By Leenika Belfield-Martin

Maryland lawmakers have headed back to the statehouse for the 2022 session, and local advocacy groups are right behind them, making sure their voices are heard and the most disadvantaged groups in the state will be protected through legislation.


“The laws that are being passed in Annapolis have a major effect on people’s lives. The more engaged that we are the more opportunity we have to shape the kind of state that we live in,” said Molly Amster, the Maryland policy director for Jews United for Justice.

Her organization is hoping for a number of bills to pass this session including the Access to Counsel in Immigration Proceedings Program, which allows access to government-appointed lawyers to Maryland immigrants.

Another major bill JUFJ wants legislators to finally pass this year is House Bill 8 known as the Time to Care Act. It will provide 12 weeks of paid leave to workers who are suffering with an illness or caring for someone who is ill or a newborn. Unlike the federal Family Leave Act, this bill will create a fund using paid time off like an insurance policy in the sense that employees and businesses will split the cost.

Both the detention of immigrants without counsel and the lack of paid family leave are issues that have been heightened by the ongoing pandemic. Amster said it’s important not only to her organization, but to the Jewish faith to make sure that those already unprotected don’t fall deeper into their struggle.

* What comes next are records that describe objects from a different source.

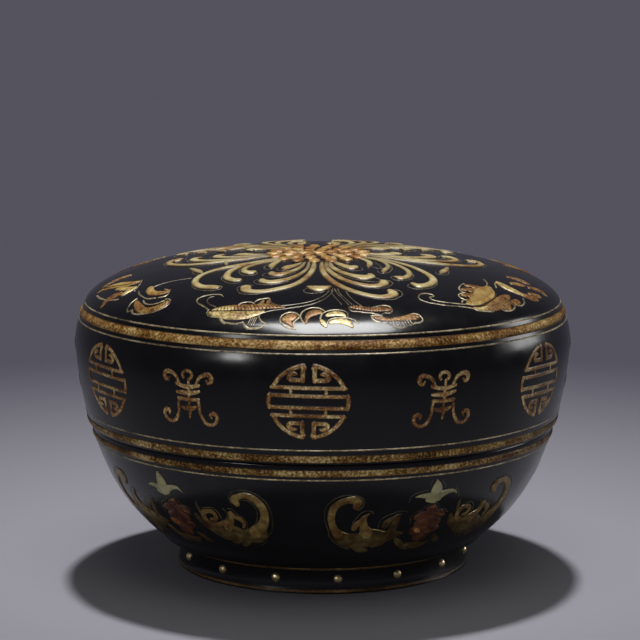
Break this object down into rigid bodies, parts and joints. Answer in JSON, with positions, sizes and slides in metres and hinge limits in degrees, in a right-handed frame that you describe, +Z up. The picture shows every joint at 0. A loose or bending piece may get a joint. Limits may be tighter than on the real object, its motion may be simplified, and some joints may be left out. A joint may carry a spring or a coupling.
{
  "type": "round lidded trinket box",
  "caption": "Round turned trinket box in gilt black lacquer: a bowl with a locating lip on a studded foot ring, under a domed lid that lifts straight off.",
  "frame": {"origin": "centre of the foot ring's resting face, on the table", "axes": "+Z up along the box's axis and the way the lid lifts; -Y towards the front, the side that the picture shows"},
  "size_m": [0.12, 0.12, 0.0767],
  "materials": {
    "black_lacquer": "polished black lacquer over turned wood",
    "gilt_lacquer": "worn gilt lacquer over a moulded bead",
    "stud_brass": "aged polished brass"
  },
  "bodies": {
    "bowl": {"bowl_shell": "black_lacquer", "locating_lip": "black_lacquer", "bowl_rim_bead": "gilt_lacquer", "foot_ring": "black_lacquer", "foot_lower_bead": "gilt_lacquer", "foot_upper_bead": "gilt_lacquer", "foot_stud_01": "stud_brass", "foot_stud_02": "stud_brass", "foot_stud_03": "stud_brass", "foot_stud_04": "stud_brass", "foot_stud_05": "stud_brass", "foot_stud_06": "stud_brass", "foot_stud_07": "stud_brass", "foot_stud_08": "stud_brass", "foot_stud_09": "stud_brass", "foot_stud_10": "stud_brass", "foot_stud_11": "stud_brass", "foot_stud_12": "stud_brass", "foot_stud_13": "stud_brass", "foot_stud_14": "stud_brass", "foot_stud_15": "stud_brass"},
    "lid": {"lid_shell": "black_lacquer", "lid_shoulder_bead": "gilt_lacquer", "lid_rim_bead": "gilt_lacquer"}
  },
  "joints": [
    {"name": "lid_lift", "type": "slide", "parent": "bowl", "child": "lid", "axis": [0, 0, 1], "range_m": [0, 0.06]}
  ]
}
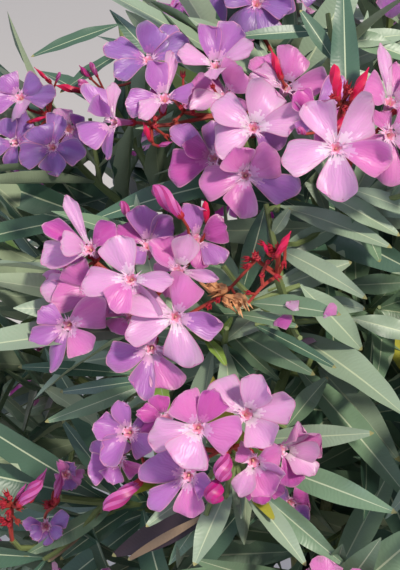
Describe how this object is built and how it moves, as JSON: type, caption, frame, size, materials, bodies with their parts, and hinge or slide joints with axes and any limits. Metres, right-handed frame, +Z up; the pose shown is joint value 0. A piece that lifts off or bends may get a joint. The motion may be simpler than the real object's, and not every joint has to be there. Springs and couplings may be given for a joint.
{
  "type": "potted oleander",
  "caption": "Potted oleander in full pink bloom: upright canes that fork into a domed crown of flower clusters and lance-shaped leaves, in a plain round clay pot.",
  "frame": {"origin": "centre of the pot's flat underside, on the surface it stands on", "axes": "+Z up along the pot's axis; the side that the picture sees faces -Y"},
  "size_m": [0.7055, 0.7067, 0.9858],
  "materials": {
    "terracotta": "unglazed, dry, slightly dusty",
    "soil": "loose, rough, moist",
    "cane_bark": "smooth grey-brown bark",
    "bough_bark": "young green bark",
    "foliage": "leathery grey-green leaves and soft pink blossom"
  },
  "bodies": {
    "root": {"bough_lower_1": "bough_bark", "bough_lower_10": "bough_bark", "bough_lower_11": "bough_bark", "bough_lower_12": "bough_bark", "bough_lower_2": "bough_bark", "bough_lower_3": "bough_bark", "bough_lower_4": "bough_bark", "bough_lower_5": "bough_bark", "bough_lower_6": "bough_bark", "bough_lower_7": "bough_bark", "bough_lower_8": "bough_bark", "bough_lower_9": "bough_bark", "bough_middle_1": "bough_bark", "bough_middle_2": "bough_bark", "bough_middle_3": "bough_bark", "bough_middle_4": "bough_bark", "bough_middle_5": "bough_bark", "bough_middle_6": "bough_bark", "bough_top_1": "bough_bark", "bough_top_2": "bough_bark", "bough_top_3": "bough_bark", "cane_1": "cane_bark", "cane_2": "cane_bark", "cane_3": "cane_bark", "cane_4": "cane_bark", "cane_5": "cane_bark", "cane_6": "cane_bark", "cane_centre": "cane_bark", "foliage_lower_1": "foliage", "foliage_lower_10": "foliage", "foliage_lower_11": "foliage", "foliage_lower_12": "foliage", "foliage_lower_2": "foliage", "foliage_lower_3": "foliage", "foliage_lower_4": "foliage", "foliage_lower_5": "foliage", "foliage_lower_6": "foliage", "foliage_lower_7": "foliage", "foliage_lower_8": "foliage", "foliage_lower_9": "foliage", "foliage_middle_1": "foliage", "foliage_middle_2": "foliage", "foliage_middle_3": "foliage", "foliage_middle_4": "foliage", "foliage_middle_5": "foliage", "foliage_middle_6": "foliage", "foliage_top_1": "foliage", "foliage_top_2": "foliage", "foliage_top_3": "foliage", "pot": "terracotta", "soil": "soil"}
  },
  "joints": []
}
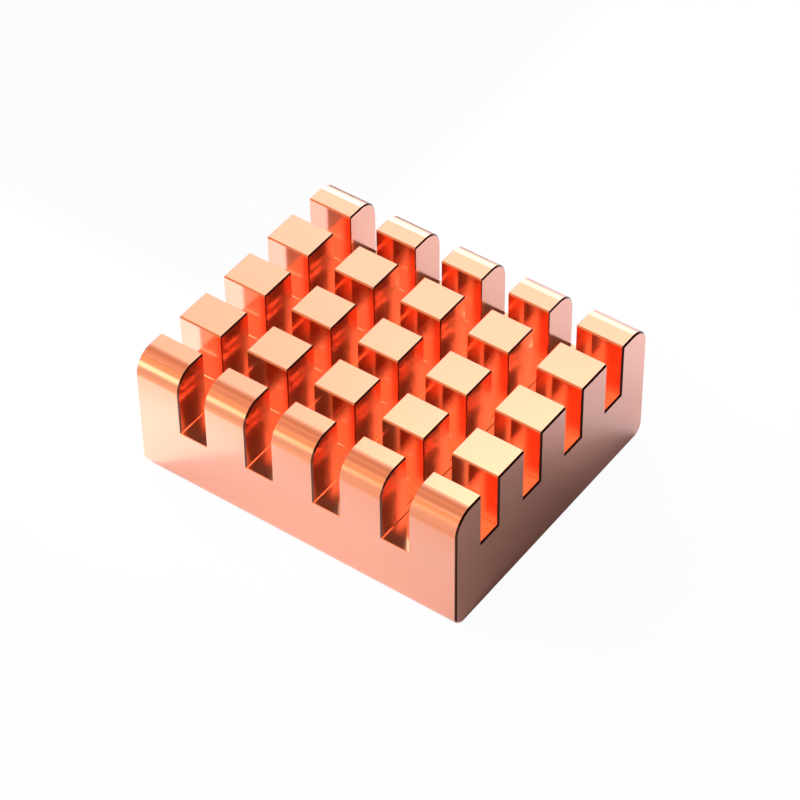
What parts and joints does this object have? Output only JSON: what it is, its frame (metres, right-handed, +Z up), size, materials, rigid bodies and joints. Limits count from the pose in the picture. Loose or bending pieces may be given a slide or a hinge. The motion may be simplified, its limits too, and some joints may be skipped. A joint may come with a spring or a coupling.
{
  "type": "heat sink",
  "caption": "Small one-piece copper heat sink: a rectangular base with square pins between crossed slots, the outer rows rounded over.",
  "frame": {"origin": "middle of the flat base face", "axes": "+X along the comb section's fins, +Y across them, +Z up out of the base towards the pin tops"},
  "size_m": [0.014, 0.012, 0.0055],
  "materials": {
    "copper": "bright bare copper, smooth drawn and sawn faces"
  },
  "bodies": {
    "root": {"heat_sink": "copper"}
  },
  "joints": []
}
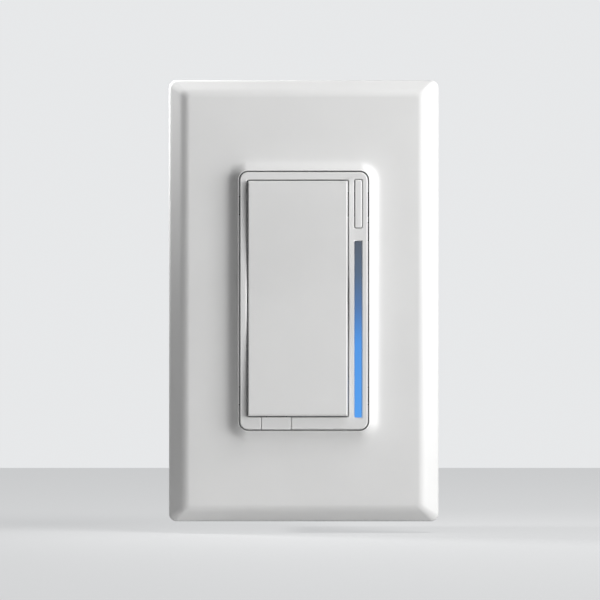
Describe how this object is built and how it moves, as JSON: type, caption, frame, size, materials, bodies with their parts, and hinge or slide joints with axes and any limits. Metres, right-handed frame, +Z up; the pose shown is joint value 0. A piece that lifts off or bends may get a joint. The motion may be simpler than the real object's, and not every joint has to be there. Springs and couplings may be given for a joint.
{
  "type": "smart dimmer switch",
  "caption": "Rocker-paddle smart dimmer switch with a small button, a column of light and an air-gap tab in a bezel, behind a screwless clip-on cover, with its yoke and housing.",
  "frame": {"origin": "on the wall plane, midway between the two box screws", "axes": "+X to the right seen from the room, +Y into the wall, +Z up; the front faces -Y"},
  "size_m": [0.0698, 0.0436, 0.1142],
  "materials": {
    "cover_plastic": "satin white plastic, very fine grain",
    "bezel_plastic": "smooth satin white plastic",
    "paddle_plastic": "smooth satin white plastic",
    "button_plastic": "smooth satin white plastic",
    "base_plastic": "matt off-white plastic",
    "light_pipe": "clear diffusing plastic lit blue",
    "aluminium": "stamped, lightly brushed",
    "zinc_steel": "zinc plated",
    "green_screw": "green dyed zinc",
    "brass": "plain",
    "copper": "plain or enamelled",
    "housing_plastic": "moulded black, fine grain",
    "fibre": "pressed fibre",
    "circuit_board": "green solder mask",
    "component_black": "moulded",
    "silicone": "soft silicone",
    "white_nylon": "reflective white",
    "tinned_steel": "tinned",
    "ferrite": "sintered",
    "film_case": "cast resin in a box",
    "can_sleeve": "shrunk sleeve on a can",
    "ceramic_blue": "dipped epoxy",
    "heat_pad": "soft pad"
  },
  "bodies": {
    "root": {"wall_plate_cover": "cover_plastic", "wall_plate_base": "base_plastic", "plate_screws": "zinc_steel", "bezel": "bezel_plastic", "light_bar": "light_pipe", "paddle_spring": "zinc_steel", "yoke": "aluminium", "box_screws": "zinc_steel", "screw_retainer_top": "fibre", "screw_retainer_bottom": "fibre", "ground_screw": "green_screw", "housing_cover": "housing_plastic", "rear_housing": "housing_plastic", "housing_screws": "zinc_steel", "terminal_screws": "brass", "clamp_plate_line": "brass", "clamp_plate_load": "brass", "clamp_plate_neutral": "brass", "clamp_plate_traveler": "brass", "terminal_bracket_line": "copper", "terminal_bracket_load": "copper", "terminal_bracket_neutral": "copper", "terminal_bracket_traveler": "copper", "control_board": "circuit_board", "power_board": "circuit_board", "board_connector": "component_black", "radio_module": "circuit_board", "radio_shield": "tinned_steel", "tact_switch_up": "component_black", "tact_switch_down": "component_black", "tact_switch_config": "component_black", "tact_cap_up": "silicone", "tact_cap_down": "silicone", "tact_cap_config": "silicone", "status_leds": "white_nylon", "light_baffle": "white_nylon", "mosfet_top": "component_black", "mosfet_bottom": "component_black", "heat_pad_top": "heat_pad", "heat_pad_bottom": "heat_pad", "heat_sink_screws": "zinc_steel", "choke_core": "ferrite", "choke_winding": "copper", "film_capacitor": "film_case", "bulk_capacitor": "can_sleeve", "supply_transformer": "ferrite", "fuse": "white_nylon", "varistor": "ceramic_blue", "air_gap_leaf": "brass", "air_gap_contact": "copper"},
    "paddle": {"paddle": "paddle_plastic"},
    "config_button": {"config_button": "button_plastic"},
    "air_gap_tab": {"air_gap_tab": "bezel_plastic"}
  },
  "joints": [
    {"name": "paddle_rock", "type": "hinge", "parent": "root", "child": "paddle", "pos_m": [-0.00155, -0.0046, 0.0006], "axis": [1, 0, 0], "range_deg": [-2, 2], "stiffness_Nm_per_rad": 2.4, "deforming": ["paddle_spring", "tact_cap_up", "tact_cap_down"]},
    {"name": "config_press", "type": "slide", "parent": "root", "child": "config_button", "axis": [0, 1, 0], "range_m": [0, 0.0004], "stiffness_N_per_m": 2400, "deforming": ["tact_cap_config"]},
    {"name": "air_gap_pull", "type": "slide", "parent": "root", "child": "air_gap_tab", "axis": [0, -1, 0], "range_m": [0, 0.003], "deforming": ["air_gap_leaf"]}
  ]
}
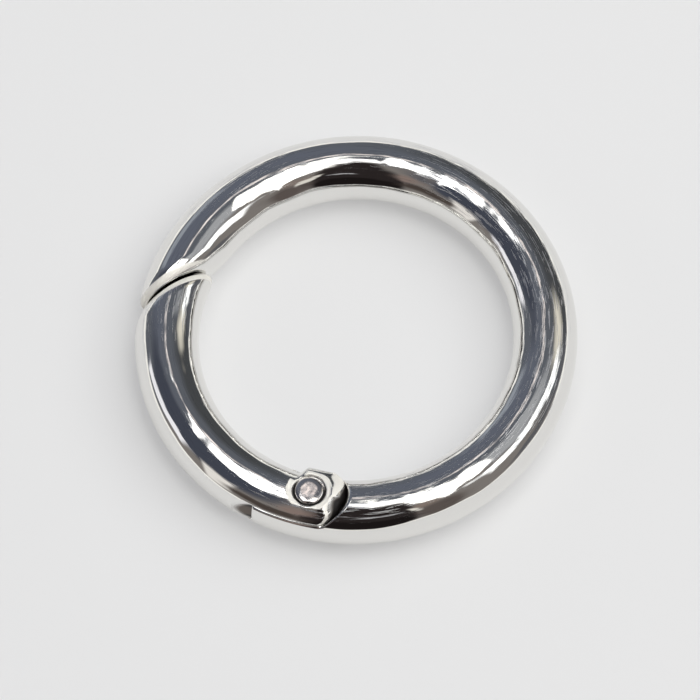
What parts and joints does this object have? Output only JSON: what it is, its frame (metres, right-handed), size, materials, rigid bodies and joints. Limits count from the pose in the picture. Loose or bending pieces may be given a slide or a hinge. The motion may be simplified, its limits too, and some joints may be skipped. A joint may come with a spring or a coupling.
{
  "type": "spring gate ring",
  "caption": "Round bar ring with a sprung gate that swings inwards on a riveted hinge, used to clip straps, cords and tags together.",
  "frame": {"origin": "centre of the closed ring, at half the thickness of the bar", "axes": "+Z along the ring's axis, square to the plane it lies in; +X and +Y in that plane, with the hinge near -Y and the gate on the -X side"},
  "size_m": [0.0352, 0.0352, 0.005],
  "materials": {
    "bright_plate": "polished",
    "rivet_plate": "gloss",
    "spring_steel": "satin"
  },
  "bodies": {
    "ring": {"ring_body": "bright_plate", "torsion_spring": "spring_steel"},
    "swing_gate": {"gate": "bright_plate", "hinge_rivet": "rivet_plate"}
  },
  "joints": [
    {"name": "gate_hinge", "type": "hinge", "parent": "ring", "child": "swing_gate", "pos_m": [-0.00366, -0.01413, 0], "axis": [0, 0, -1], "range_deg": [0, 35], "stiffness_Nm_per_rad": 0.0187, "springref_deg": -89.95, "deforming": ["torsion_spring"]}
  ]
}
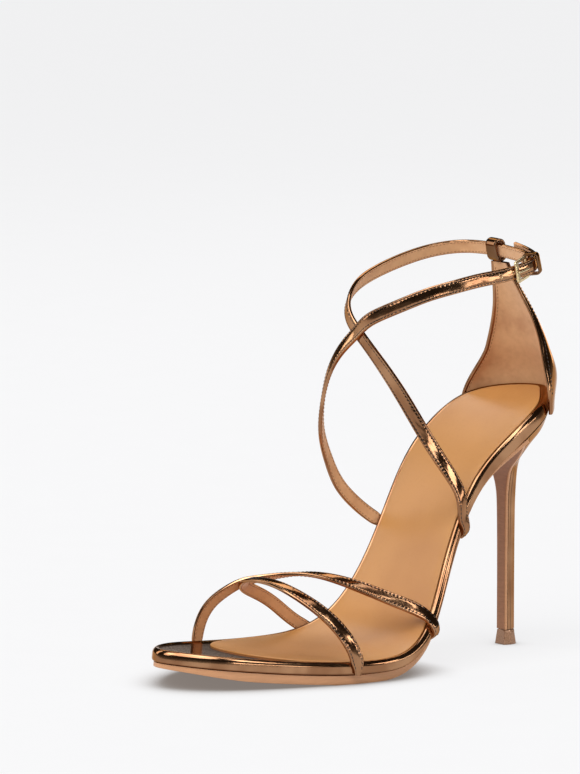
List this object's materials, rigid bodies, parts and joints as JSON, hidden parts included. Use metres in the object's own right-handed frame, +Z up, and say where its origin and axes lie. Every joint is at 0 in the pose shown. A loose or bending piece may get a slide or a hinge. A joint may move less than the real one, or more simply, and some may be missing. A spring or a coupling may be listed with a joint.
{
  "type": "strappy heeled sandal",
  "caption": "Left women's sandal with crossed narrow straps over toes and ankle, a tall closed heel counter, a buckle and a high slender heel.",
  "frame": {"origin": "middle of the heel tip's flat underside, on the floor", "axes": "+Z up, toes towards -Y, outer side of the foot towards +X"},
  "size_m": [0.0807, 0.2052, 0.1742],
  "materials": {
    "bronze_leather": "metallic mirror gloss",
    "tan_leather": "satin",
    "sole_leather": "satin",
    "gilt": "polished",
    "tip": "satin"
  },
  "bodies": {
    "root": {"insole": "bronze_leather", "sock": "tan_leather", "outsole": "sole_leather", "heel": "bronze_leather", "top_piece": "tip", "toe_straps": "bronze_leather", "ankle_straps": "bronze_leather", "counter": "bronze_leather", "counter_loop": "bronze_leather", "keeper": "bronze_leather", "buckle": "gilt", "prong": "gilt"}
  },
  "joints": []
}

“Our tradition teaches us to treat people with respect, dignity and fairness regardless of their incarceration status, their immigration status, their status as a homeowner and their status as a worker,” Amster said. “Everyone needs time to care for themselves, everyone needs a fair chance to defend themselves in court.”

The Baltimore Jewish Council also is backing the Time to Care Act, among other issues.

“We believe that preserving life and health is paramount above everything else,” said Sarah Miike, the BJC’s deputy director. “You shouldn’t be going to work if you are sick, suffering with a long-term illness or if you have to care for someone that is sick.”

Another bill that will be a priority for BJC this session is the Interim and Temporary Protective Order. With this legislation they hope to make the process of getting a restraining order easier for victims of violence who are seeking medical treatment in a hospital or urgent care.

“Your abuser could be sitting in the waiting room, or in their car for you. And you can’t leave with any protection, so this bill will allow that,” Miike said.

In addition to their priority bills, BJC is seeking funding from the state to renovate The Associated: Jewish Federation of Baltimore’s Pearlstone and Park Heights campuses, which provide social services to the Baltimore and surrounding communities.

Miike said a lot of money is in play this legislative session, so Marylanders need to follow what lawmakers are doing in Annapolis.

“We have a $6 billion surplus. It’s really important to see how our legislators are going to spend this money,” said Miike. “For us, it’s so important to help the most vulnerable Marylanders.”

The Jewish Community Relations Council of Greater Washington has high hopes that legislators will pass and fund bills that will help issues like domestic violence, climate change, child care and many more.

“Our priorities follow the wisdom of Jewish teaching rooted in Jewish values of justice (tzedakah), caring and kindness for all human beings,” said Deborah Miller, the JCRC’s director of Maryland government and community relations.

One bill JCRC will be supporting is the Love is No Defense to Sexual Crimes Act. The passing of this bill will repeal the current Maryland law prohibiting the prosecution of certain sexual crimes if the victim was the offender’s legal spouse at the time of the offense.

Another major concern this session is the continuation of funding for grants to the Jewish Social Service Agency to help the needs of Holocaust survivors and the Coming of Age programming. Both initiatives ensure that seniors will be able to age in place.

The 2022 Maryland General Assembly session will adjourn on April 11.